» **SET PROBLEM**: Copy each line that holds "finishes".

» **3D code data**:

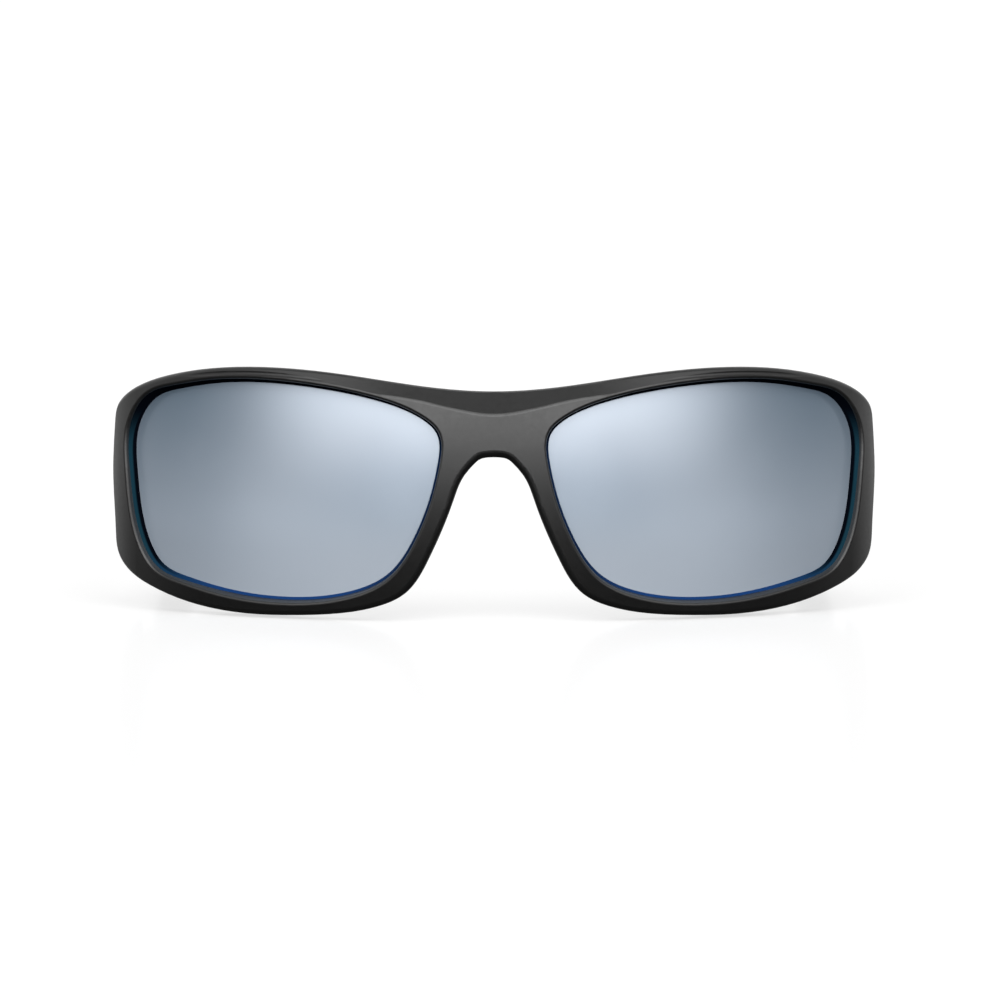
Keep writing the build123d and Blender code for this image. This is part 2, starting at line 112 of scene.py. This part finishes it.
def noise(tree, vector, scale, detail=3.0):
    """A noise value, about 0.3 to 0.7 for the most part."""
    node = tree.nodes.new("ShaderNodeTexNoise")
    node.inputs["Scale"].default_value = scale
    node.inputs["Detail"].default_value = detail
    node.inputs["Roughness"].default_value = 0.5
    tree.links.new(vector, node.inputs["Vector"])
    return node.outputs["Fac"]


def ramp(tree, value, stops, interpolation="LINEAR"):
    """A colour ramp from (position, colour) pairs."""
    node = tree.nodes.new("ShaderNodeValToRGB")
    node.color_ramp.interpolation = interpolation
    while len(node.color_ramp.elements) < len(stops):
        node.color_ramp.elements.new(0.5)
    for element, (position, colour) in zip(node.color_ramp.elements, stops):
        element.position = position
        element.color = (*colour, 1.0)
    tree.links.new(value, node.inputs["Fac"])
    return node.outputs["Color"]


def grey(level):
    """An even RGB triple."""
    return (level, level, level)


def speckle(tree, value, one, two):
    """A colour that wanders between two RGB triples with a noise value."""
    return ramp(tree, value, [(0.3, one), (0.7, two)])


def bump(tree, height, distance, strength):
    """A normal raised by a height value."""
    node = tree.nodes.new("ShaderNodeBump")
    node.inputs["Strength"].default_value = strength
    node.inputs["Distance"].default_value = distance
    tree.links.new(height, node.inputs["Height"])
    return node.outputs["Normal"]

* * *

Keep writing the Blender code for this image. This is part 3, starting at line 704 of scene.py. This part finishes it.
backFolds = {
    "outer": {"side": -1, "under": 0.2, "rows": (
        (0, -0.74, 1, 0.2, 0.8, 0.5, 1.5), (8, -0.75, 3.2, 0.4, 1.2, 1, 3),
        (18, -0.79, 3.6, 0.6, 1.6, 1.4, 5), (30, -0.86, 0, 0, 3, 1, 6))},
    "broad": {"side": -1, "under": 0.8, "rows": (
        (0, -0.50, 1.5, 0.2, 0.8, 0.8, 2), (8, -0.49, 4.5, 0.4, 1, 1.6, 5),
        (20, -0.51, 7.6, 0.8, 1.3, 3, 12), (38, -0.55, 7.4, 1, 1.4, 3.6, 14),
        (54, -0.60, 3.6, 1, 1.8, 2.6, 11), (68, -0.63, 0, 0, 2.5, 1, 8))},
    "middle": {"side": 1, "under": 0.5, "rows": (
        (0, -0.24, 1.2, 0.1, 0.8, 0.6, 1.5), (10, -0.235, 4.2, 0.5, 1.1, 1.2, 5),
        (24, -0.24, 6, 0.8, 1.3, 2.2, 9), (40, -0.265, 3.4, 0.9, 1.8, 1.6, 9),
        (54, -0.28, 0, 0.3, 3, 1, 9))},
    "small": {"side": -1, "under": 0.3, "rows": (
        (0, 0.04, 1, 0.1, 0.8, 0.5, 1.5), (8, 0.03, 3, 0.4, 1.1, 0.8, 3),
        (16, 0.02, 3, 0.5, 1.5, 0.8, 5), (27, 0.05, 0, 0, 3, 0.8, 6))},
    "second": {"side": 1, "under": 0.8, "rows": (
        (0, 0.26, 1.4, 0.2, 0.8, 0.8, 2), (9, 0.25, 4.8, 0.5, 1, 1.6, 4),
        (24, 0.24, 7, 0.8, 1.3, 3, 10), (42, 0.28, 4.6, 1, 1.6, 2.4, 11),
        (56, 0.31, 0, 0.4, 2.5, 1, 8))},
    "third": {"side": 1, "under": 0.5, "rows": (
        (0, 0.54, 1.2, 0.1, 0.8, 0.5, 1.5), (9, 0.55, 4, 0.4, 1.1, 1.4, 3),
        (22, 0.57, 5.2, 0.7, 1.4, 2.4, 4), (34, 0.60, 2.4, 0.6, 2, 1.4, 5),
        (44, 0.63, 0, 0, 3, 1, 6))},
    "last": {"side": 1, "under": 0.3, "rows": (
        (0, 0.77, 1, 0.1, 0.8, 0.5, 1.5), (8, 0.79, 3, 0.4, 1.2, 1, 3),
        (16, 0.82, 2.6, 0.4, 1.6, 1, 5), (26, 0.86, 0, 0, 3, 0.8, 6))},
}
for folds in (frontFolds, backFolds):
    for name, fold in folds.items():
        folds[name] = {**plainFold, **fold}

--

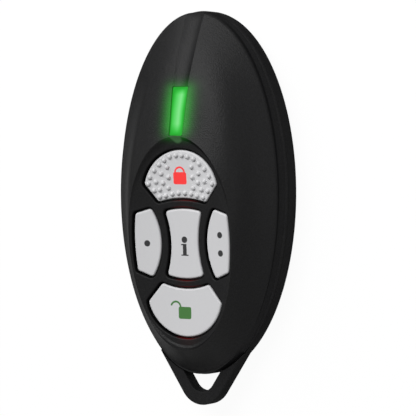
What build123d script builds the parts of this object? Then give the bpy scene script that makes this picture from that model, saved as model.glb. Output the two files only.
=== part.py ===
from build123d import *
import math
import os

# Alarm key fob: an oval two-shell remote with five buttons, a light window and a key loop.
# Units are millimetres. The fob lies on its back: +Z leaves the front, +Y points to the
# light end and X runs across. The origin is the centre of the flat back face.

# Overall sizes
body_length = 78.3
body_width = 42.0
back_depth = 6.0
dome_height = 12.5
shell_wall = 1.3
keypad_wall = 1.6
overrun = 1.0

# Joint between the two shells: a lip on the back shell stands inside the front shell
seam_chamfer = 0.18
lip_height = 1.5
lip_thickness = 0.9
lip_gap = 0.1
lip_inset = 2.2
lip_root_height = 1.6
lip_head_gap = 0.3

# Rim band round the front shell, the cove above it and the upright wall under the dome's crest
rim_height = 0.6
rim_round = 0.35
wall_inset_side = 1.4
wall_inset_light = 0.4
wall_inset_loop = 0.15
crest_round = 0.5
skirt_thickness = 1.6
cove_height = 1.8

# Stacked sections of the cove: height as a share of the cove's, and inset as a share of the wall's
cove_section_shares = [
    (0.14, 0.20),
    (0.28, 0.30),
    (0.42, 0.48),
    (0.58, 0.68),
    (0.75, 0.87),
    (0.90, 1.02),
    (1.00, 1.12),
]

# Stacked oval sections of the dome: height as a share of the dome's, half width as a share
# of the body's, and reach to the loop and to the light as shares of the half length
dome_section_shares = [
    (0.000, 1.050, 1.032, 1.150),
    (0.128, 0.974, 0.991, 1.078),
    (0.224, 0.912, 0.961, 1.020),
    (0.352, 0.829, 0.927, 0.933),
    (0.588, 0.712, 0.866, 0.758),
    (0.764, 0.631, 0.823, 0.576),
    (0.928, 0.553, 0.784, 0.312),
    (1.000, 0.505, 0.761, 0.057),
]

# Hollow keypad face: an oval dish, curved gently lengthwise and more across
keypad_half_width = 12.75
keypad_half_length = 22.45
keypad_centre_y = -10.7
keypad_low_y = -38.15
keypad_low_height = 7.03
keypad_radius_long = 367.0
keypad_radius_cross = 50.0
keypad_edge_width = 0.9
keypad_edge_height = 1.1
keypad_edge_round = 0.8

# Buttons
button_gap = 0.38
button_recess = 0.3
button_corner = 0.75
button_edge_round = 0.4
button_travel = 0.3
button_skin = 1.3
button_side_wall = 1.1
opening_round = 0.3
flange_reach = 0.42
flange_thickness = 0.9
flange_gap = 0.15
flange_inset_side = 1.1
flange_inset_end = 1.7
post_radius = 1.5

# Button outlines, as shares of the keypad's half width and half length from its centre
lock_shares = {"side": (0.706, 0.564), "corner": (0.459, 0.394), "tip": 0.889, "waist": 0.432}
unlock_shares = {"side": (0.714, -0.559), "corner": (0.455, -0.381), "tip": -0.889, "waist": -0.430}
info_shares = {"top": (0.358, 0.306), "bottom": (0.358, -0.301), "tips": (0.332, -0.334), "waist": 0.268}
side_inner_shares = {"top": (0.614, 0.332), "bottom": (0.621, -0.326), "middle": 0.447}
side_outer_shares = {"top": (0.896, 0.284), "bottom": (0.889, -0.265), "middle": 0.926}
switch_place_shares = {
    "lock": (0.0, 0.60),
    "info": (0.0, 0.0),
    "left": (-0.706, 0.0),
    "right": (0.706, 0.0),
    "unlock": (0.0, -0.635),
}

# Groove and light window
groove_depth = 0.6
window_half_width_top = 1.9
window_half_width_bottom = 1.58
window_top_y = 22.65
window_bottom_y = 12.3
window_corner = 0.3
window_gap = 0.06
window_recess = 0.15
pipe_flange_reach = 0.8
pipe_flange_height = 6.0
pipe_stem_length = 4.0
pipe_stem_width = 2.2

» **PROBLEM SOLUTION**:
Keep writing the build123d and Blender code for this image. This is part 2, starting at line 112 of scene.py. This part finishes it.
Keep writing the Blender code for this image. This is part 3, starting at line 704 of scene.py. This part finishes it.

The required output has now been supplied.